In Windows 2000, all domains use the transitive trust model, but what happens if you have a mixture of Windows 2000 domains and Windows NT domains? In this case, you use the Active Directory Sites and Services tool to manually create a nontransitive trust between those two domains.

So, Windows 2000 trusts are transitive and automatic. But what if you need to make changes to the automatic transitive trusts? You can make those changes as necessary by using the Active Directory Domains and Trusts tool. Access the properties sheets for the desired domain and then click the Trusts tab, as shown in Figure 3.

Figure 3 Trusts tab.

The Trusts tab lists the transitive trust relationships between domains. You select the domains, click the Add buttons, and use this interface to establish other nontransitive trusts with Windows NT domains. You can also use this tab to create external trusts to domains that are outside of the forest. In some circumstances, you may need to manually connect another domain to your forest configuration so that users can access resources. External trusts are one-way and nontransitive, although you can combine two one-way trusts to create a two-way trust relationship.

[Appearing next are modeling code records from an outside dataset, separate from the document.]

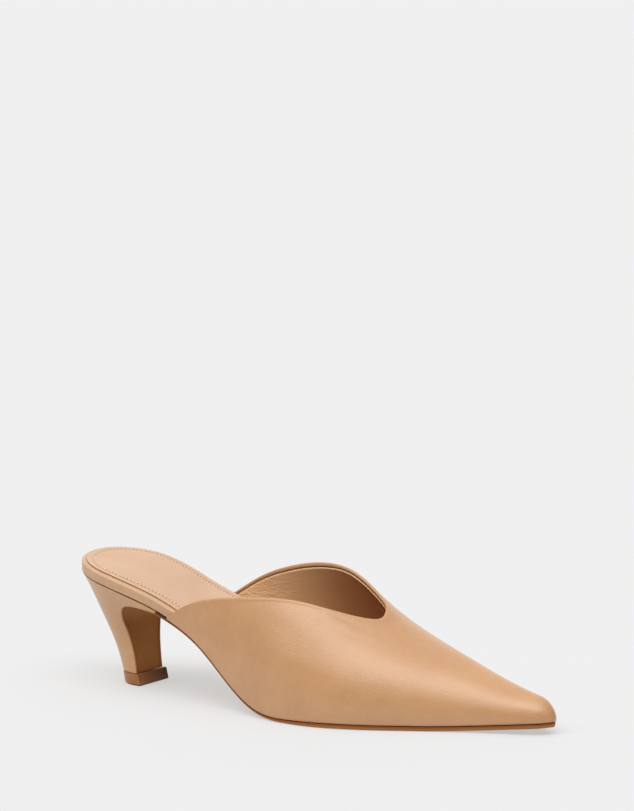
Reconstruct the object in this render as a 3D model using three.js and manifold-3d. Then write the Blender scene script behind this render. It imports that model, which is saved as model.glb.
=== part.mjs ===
// Backless mule, right foot: pointed closed vamp, flared mid heel, leather-wrapped footbed.
// Millimetres. x runs from the back of the seat to the toe, y to the inner side, z up.
import * as THREE from 'three';
import { mergeVertices } from 'three/addons/utils/BufferGeometryUtils.js';
import Module from 'manifold-3d';

const wasm = await Module();
wasm.setup();

// Driving sizes of the last
const shoeLength = 252.5;
const ballWidth = 78.4;
const seatHeight = 56.5;
const instepHeight = 52.7;
const archRise = 5;
const archFrom = 0.20;
const archTo = 0.58;

// Driving sizes of the pieces
const wall = 1.6;
const gap = 0.3;
const forefootSole = 2.2;
const waistSole = 1;
const boardThickness = 5.4;
const boardAtToe = 3;
const boardEdgeRound = 1.6;
const sockThickness = 0.7;
const sockInset = 2.15;
const soleInset = 0.4;
const capHeight = 5.6;
const capEdge = 0.2;
const capHalfWidth = 11.6;
const heelHalfWidth = 10.7;

// Room between the footbed's edge and the inside of the vamp
const boardRoom = 0.4;

// Lengths of the rounded ends, in plan and in height
const seatRound = 26;
const toeRound = 7;
const noseRound = 9;
const boardToeGap = 9;
const sockToeGap = 13;
const boardInsetFrom = 30;
const lipEnd = 55.7;
const lipDrop = 0.1;
const soleStart = 56;
const soleThickensFrom = 105;
const soleThickensOver = 60;

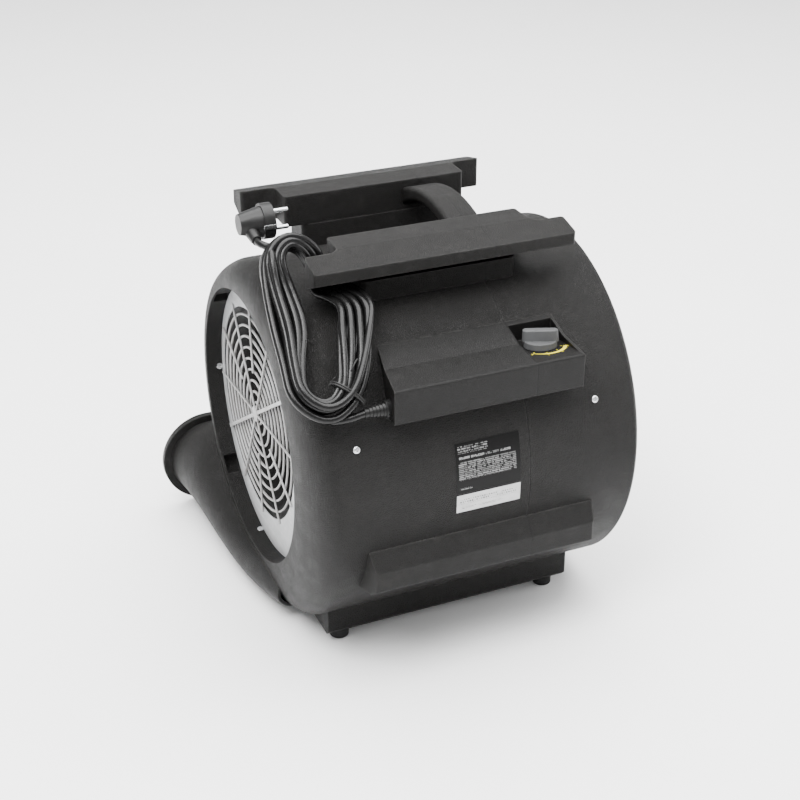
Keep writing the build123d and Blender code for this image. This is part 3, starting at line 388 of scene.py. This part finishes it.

You can also use the Trusts tab to create shortcut trusts, also called cross-link trusts. In complex forests, many different paths are used to configure and maintain the trust relationships between domains. In many cases, these relationships are transitive through other domains. You can create a shortcut trust so that you can shorten the pathway between two domains that use each other's resources on a regular basis. This feature allows you to create a two-way trust between the two domains, or create two domain trees within a forest. Cross-link trusts can be established between any two domains in the same tree or forest, they must be transitive, and you have to manually set them up in each direction. However, cross-link trusts can greatly optimize your Active Directory environment and speed the access and retrieval of network resources for your use.

As with all Active Directory implementation, the manual adjustment of trust relationships requires careful thought and planning. When adjusting trust relationships or manually configuring cross-link trusts, always keep in mind that optimization is the point. Test any new trust relationship configurations to make sure they meet the needs of your Active Directory environment.